Tal qual o filme, estes protagonistas estão menos atrás
de uma real mudança que de uma
atualização. Pois o que faz da mise en scène
dos Farrelly um trabalho tão interessante é esta
habilidade de compor um espaço tão propício
à aderência, para logo depois arrematá-lo
de
ponta cabeça. Era este o caso do cachorro, em Quem
Vai Ficar com Mary, que levanta suas
patas para impedir um golpe a seus olhos, como é também
aqui, quando as situações se
apresentam de uma maneira que possam ser reviradas logo depois,
como se o ato de fazer rir
fosse, quase que necessariamente, uma questão de choque:
um choque cômico. O espaço se
transforma neste ninho maleável em que uma circunstância
pode ser, calmamente,
reconfigurada espacialmente. E adicionar esta prerrogativa a uma
determinação narrativa
ocasiona um coeficiente cômico de extrema força.

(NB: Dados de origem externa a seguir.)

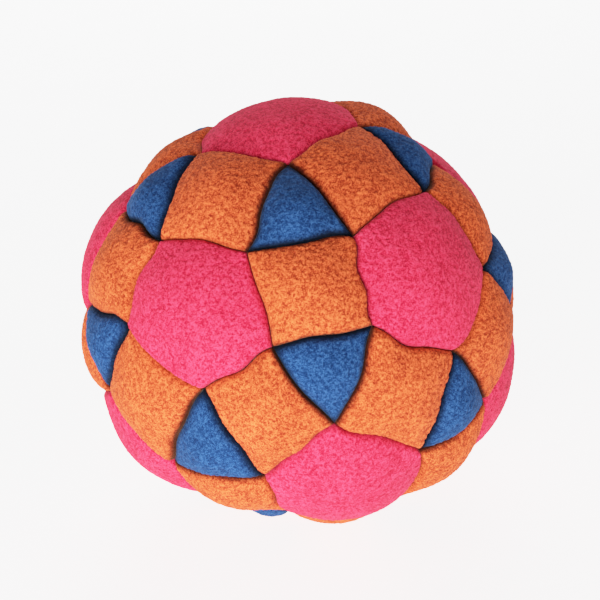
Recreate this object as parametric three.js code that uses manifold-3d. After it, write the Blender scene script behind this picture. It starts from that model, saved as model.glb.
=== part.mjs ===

Afinal, mais engraçado do que ver um
homem envergonhado por ser descoberto querendo uma massagem "especial",
é ver um
homem que faz de tudo para aproveitar sua semana fora do casamento
e não conseguir,
minimamente, uma massagem "especial". É aproveitar
a neurose americana por quartos de
pânico e câmeras de vigilâncias e adicionar
dois homens em uma conversa casual,
despropositada, desmoralizando o dono da casa e fazendo graça
do corpo feminino, aos olhos
ocultos de suas respectivas senhoras. Pois para a comédia,
não há outro jeito: ela é anárquica,
não pode pactuar com nada; nasceu revolta, ácida.
E, se fazer rir é um ato de choque, nada mais resta ao
gênero do que levar tudo às últimas conseqüências.
De alguma forma, os últimos filmes de Todd Philips reanimaram uma velha idéia: em uma
sociedade cada vez mais agrilhoada ao politicamente correto, que a comédia seja, por
excelência, a expressão do politicamente incorreto
(como Downey Jr. dar um soco em uma criança). E é
também por isso que a obra dos Farrelly, atualmente, se
torna importante - pois, a despeito dos sem número de gags
grotescas, escatológicas, hilárias, e mesmo a presença
de personagens socialmente rejeitados, caricatos, existe uma vontade
de expressar aquilo que uma posição mais radical
tende a ignorar. Afinal, o politicamente incorreto se atribui
exatamente a que? O ato político do riso, em grande medida, pode ser visto na sua própria
existência. Rir é uma demolição. Mas o ato político de um filme se estende para além de suas
perfomances cômicas, se aloja também na maneira como propõe sua estrutura e
composição de mundo. E este, para os Farrelly, não é simples, dado, mas, muitas vezes, se apresenta como pequenos jogos de aparências: é aos poucos que uma situação é revelada e - o que é ainda mais acintoso - quando finalmente nos encontramos diante dela, não é à verdade que aspira os cineastas, mas a uma certa política de atualização, de remexer as prateleiras, tirar-lhes o pó e fazer outro uso delas. Fazer delas qualquer coisa, menos uma prateleira.
Em Passe Livre, a questão da monogamia, que em geral se transportaria como fator principal, vai perdendo calmamente sua força, fazendo com que os atos dos personagens não possam se converter em atos de traição, mas em atos de renovação. Ser fiel, monogâmico, quando não parte de uma vontade livre e pessoal, é compactuar com uma ideologia claudicante, envelhecedora. De certa forma, não é preciso uma quebra completa com as estruturas que balizam uma sociedade, ou mesmo que balizam um gênero; é preciso saber recolocar os fatores, de modo que a equação faça novamente sentido. O problema é que esta operação precisa ser perpétua, um esforço contínuo. E, assim, Rick ama sua mulher de fato, ama e sente falta de sua vida de casado, mas esta escolha não parte de uma castração superior, ou coisa que o valha, mas de uma vontade genuína, ou pelo menos da sinceridade deste desejo, e a abertura para esta perspectiva é que faz com que querer o amor, o casamento, a estabilidade, não seja algo ruim em si mesmo, ou conservador - ao contrário, aliás. Qual a diferença entre o amor de Rick e o amor de Fred? É que a comédia acaba quando Rick beija Maggie, mas continua quando Fred beija Grace.